Dans une caricature macabre et burlesque



du Paris sous l’occupation, Caro & Jeunet auscultent les mesquineries et les manigances des vilaines gueules obnubilées par la survie, et leur oppose l’insouciance enfantine de l’amour, la musique et la danse. Dans l’exacerbation constante des arrangements moraux décalés des gueules avoisinantes, l’artiste Stan et les quelques danses et chansons qu’il sème illuminent de normalité légère le rouleau assourdissant du quotidien. Les bricolages de causes et conséquences mécaniques en vue d’un suicide où elle n’a plus rien à faire qu’attendre occupent les journées d’Aurore, rendue folle par les voix dans les tuyaux qui occupent Roger Kube dans le dos de son frère Robert, amoureux de ladite Aurore, et dans les mécaniques réglées de l’immeuble dégénéré, Stan vient faire le grain de sable que les réalisateurs inventifs et visiblement passionnés de bricolages, s’amusent à observer. Laissant la poésie vivace et naturelle du chaos de la vie prendre le dessus sur l’organisation morose et mortifère des conforts égoïstes de l’homme.

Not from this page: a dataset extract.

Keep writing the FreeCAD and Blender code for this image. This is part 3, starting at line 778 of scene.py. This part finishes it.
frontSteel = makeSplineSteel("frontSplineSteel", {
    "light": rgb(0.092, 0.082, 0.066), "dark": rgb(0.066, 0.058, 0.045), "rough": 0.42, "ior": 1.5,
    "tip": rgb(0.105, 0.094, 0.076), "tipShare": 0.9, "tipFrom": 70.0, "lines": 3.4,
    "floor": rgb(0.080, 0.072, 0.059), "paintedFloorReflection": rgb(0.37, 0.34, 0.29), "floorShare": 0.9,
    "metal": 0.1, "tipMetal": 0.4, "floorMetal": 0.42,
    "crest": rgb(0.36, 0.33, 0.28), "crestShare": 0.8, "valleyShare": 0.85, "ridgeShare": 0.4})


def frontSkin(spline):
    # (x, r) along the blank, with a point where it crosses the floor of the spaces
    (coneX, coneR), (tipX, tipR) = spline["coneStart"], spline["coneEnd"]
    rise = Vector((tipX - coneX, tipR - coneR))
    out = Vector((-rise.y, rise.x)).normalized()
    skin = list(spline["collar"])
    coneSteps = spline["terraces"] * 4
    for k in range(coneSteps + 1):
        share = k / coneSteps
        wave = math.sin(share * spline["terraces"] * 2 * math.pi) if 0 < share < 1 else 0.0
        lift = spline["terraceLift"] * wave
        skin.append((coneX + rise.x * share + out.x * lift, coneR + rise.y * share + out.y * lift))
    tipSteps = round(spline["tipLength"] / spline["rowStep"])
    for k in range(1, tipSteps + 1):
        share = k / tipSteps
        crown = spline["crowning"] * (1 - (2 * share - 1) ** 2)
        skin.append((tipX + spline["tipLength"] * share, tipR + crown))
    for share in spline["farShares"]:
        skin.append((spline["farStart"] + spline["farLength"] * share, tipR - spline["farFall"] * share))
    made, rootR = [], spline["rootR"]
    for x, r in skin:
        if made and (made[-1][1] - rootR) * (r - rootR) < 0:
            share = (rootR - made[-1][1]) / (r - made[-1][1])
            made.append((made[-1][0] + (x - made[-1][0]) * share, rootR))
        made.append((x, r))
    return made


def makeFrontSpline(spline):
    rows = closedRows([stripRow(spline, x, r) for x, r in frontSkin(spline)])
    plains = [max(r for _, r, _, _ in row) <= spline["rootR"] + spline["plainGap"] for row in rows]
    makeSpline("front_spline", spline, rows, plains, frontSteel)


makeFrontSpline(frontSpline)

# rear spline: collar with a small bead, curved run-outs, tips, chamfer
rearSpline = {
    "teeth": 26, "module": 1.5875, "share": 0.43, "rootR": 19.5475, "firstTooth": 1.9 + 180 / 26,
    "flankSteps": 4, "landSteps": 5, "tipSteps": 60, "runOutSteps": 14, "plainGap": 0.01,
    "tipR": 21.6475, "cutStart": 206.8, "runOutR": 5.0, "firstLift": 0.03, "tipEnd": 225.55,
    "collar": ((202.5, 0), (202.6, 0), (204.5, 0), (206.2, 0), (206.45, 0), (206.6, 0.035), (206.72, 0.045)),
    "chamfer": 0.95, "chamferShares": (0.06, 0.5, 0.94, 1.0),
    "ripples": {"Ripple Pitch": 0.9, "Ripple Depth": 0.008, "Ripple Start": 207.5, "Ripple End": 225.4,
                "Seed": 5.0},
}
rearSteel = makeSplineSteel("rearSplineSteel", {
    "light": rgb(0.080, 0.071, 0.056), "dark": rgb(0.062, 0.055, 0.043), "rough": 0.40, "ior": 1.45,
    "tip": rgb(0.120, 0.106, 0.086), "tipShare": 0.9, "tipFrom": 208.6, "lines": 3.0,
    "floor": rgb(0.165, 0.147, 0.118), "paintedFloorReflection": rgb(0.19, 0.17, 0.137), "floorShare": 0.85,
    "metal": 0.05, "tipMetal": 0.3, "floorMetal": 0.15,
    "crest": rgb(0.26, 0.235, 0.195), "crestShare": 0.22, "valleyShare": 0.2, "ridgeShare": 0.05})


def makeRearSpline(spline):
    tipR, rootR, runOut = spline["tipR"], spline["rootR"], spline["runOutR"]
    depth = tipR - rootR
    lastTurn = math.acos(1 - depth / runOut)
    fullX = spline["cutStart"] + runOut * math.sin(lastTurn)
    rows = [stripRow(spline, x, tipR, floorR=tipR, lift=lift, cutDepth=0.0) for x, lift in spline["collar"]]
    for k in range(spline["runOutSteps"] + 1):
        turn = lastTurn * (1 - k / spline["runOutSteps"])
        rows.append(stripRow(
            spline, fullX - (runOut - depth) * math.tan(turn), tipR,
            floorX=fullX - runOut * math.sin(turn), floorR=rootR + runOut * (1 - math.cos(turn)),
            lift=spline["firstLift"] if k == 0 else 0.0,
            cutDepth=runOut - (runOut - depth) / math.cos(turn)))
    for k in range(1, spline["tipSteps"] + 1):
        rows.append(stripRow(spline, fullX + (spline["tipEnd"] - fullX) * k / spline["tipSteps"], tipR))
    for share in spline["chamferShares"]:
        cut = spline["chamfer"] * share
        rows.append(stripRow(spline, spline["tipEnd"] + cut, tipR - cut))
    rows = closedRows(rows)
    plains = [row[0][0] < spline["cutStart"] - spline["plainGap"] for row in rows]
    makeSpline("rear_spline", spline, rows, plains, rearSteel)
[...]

Maîtrise du rythme, du suspense, de la narration, Delicatessen fait une fameuse carte de visite aux deux réalisateurs, une véritable leçon de montage au couteau autant que dans le coton, un impressionnant puzzle narratif malicieusement composé d’autres mécaniques qui s’emboîtent les unes les autres avec une fluidité entraînante, passionnante.



Burlesque macabre, uchronie désuète,



montage méticuleux, décors et mécaniques, pulsations de vie et d’amour, tout le cinéma de Caro & Jeunet est là, un univers déglingué, bancal, dans lequel seules les âmes d’enfants voient encore la lumière, la magie des couleurs, l’espoir et le bonheur.